Richard Hoffman, partner of AIP said, "We are excited about this agreement with Flow, which is known throughout its industry for its innovative waterjet technology. We have been impressed by the Company's capabilities and its strong relationships with its global customer base. We will work with the Flow management team to continue investing in the Company's technology to grow the waterjet share of the worldwide cutting market."   

The transaction is expected to close in early 2014 and is subject to the approval of Flow's shareholders, regulatory approvals, and other customary closing conditions. The transaction has fully committed financing and is not subject to any condition with regard to the financing. 

UBS Investment Bank is serving as Flow's financial advisor and K&L Gates LLP is serving as legal counsel. Houlihan Lokey is serving as AIP's financial advisor and Ropes & Gray and Baker Botts are serving as co-legal counsel. 

About Flow International

Flow International Corporation is the world's leading developer and manufacturer of industrial waterjet machines for cutting and cleaning applications used in multiple industries including automotive, aerospace, job shop, surface preparation, and more. For more information, visit www.FlowWaterjet.com.

About American Industrial Partners

American Industrial Partners ("AIP") is an operationally oriented middle-market private equity firm that makes control investments in North American-based industrial businesses serving domestic and global markets.  The Firm has deep roots in the industrial economy and has been active in private equity investing since 1989.  To date, AIP has completed over 40 transactions and is currently managing more than $1.1 billion in equity capital.  AIP invests in all forms of corporate divestitures, management buyouts, recapitalizations, and going-private transactions of established businesses with revenues of $100 million to $500 million.

Additional Information and Where to Find It

Flow intends to file with the Securities and Exchange Commission (SEC) a preliminary proxy statement and a definitive proxy statement and other relevant materials in connection with the transaction. The definitive proxy statement will be sent or given to the shareholders of Flow. BEFORE MAKING ANY VOTING OR INVESTMENT DECISION WITH RESPECT TO THE TRANSACTION, INVESTORS AND SHAREHOLDERS OF FLOW ARE URGED TO READ THE PROXY STATEMENT AND THE OTHER RELEVANT MATERIALS WHEN THEY BECOME AVAILABLE BECAUSE THEY WILL CONTAIN IMPORTANT INFORMATION ABOUT THE TRANSACTION. The proxy statement and other relevant materials (when they become available), and any other documents filed by Flow with the SEC, may be obtained free of charge at the SEC's website at www.sec.gov, or from Flow by directing a request to Flow's Investor Relations Department at (253) 813-3286, email address investors@flowcorp.com or through the Flow website at www.flowwaterjet.com/en/investors.aspx.

Participants in the Solicitation

Flow and its directors and executive officers may be deemed to be participants in the solicitation of proxies from Flow shareholders in connection with the transaction. Information about Flow's directors and executive officers is set forth in Flow's Annual Report on Form 10-K/A filed with the SEC on August 28, 2013. Additional information regarding the interests of participants in the solicitation of proxies in connection with the transaction will be included in the proxy statement that Flow intends to file with the SEC.
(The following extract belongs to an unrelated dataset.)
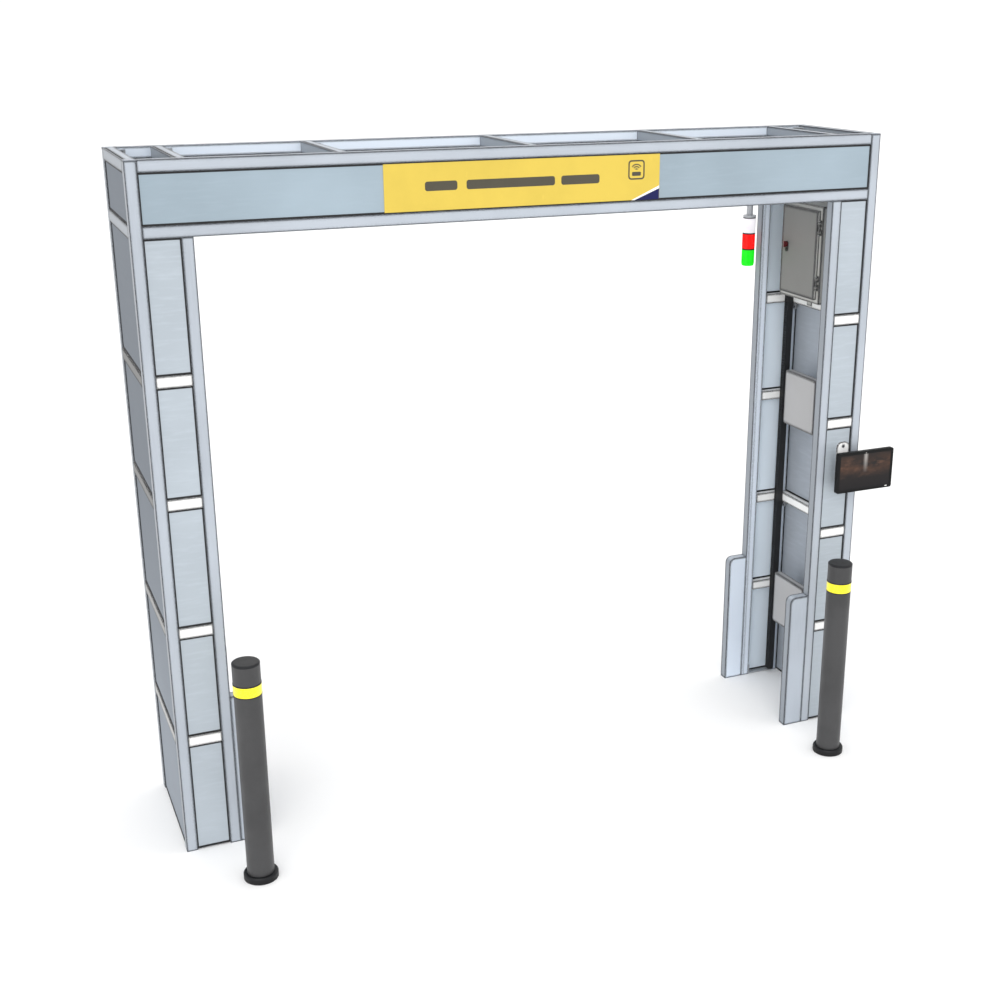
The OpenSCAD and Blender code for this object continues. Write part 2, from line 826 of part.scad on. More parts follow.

This press release contains forward-looking statements relating to future events or future financial performance that involve risks and uncertainties. The words "believe," "expect," "intend," "anticipate," variations of such words, and similar expressions identify forward-looking statements but their absence does not mean that the statement is not forward-looking. These statements are only predictions and actual results could differ materially from those anticipated in these statements based on a number of risk factors, including those set forth in the Company's filings with the U.S. Securities and Exchange Commission. Forward-looking statements in this press release include, without limitation, statements regarding growth plans, advancing technology and the closing of the transaction. Readers are cautioned not to place undue reliance on these forward-looking statements that speak only as of the date of this announcement.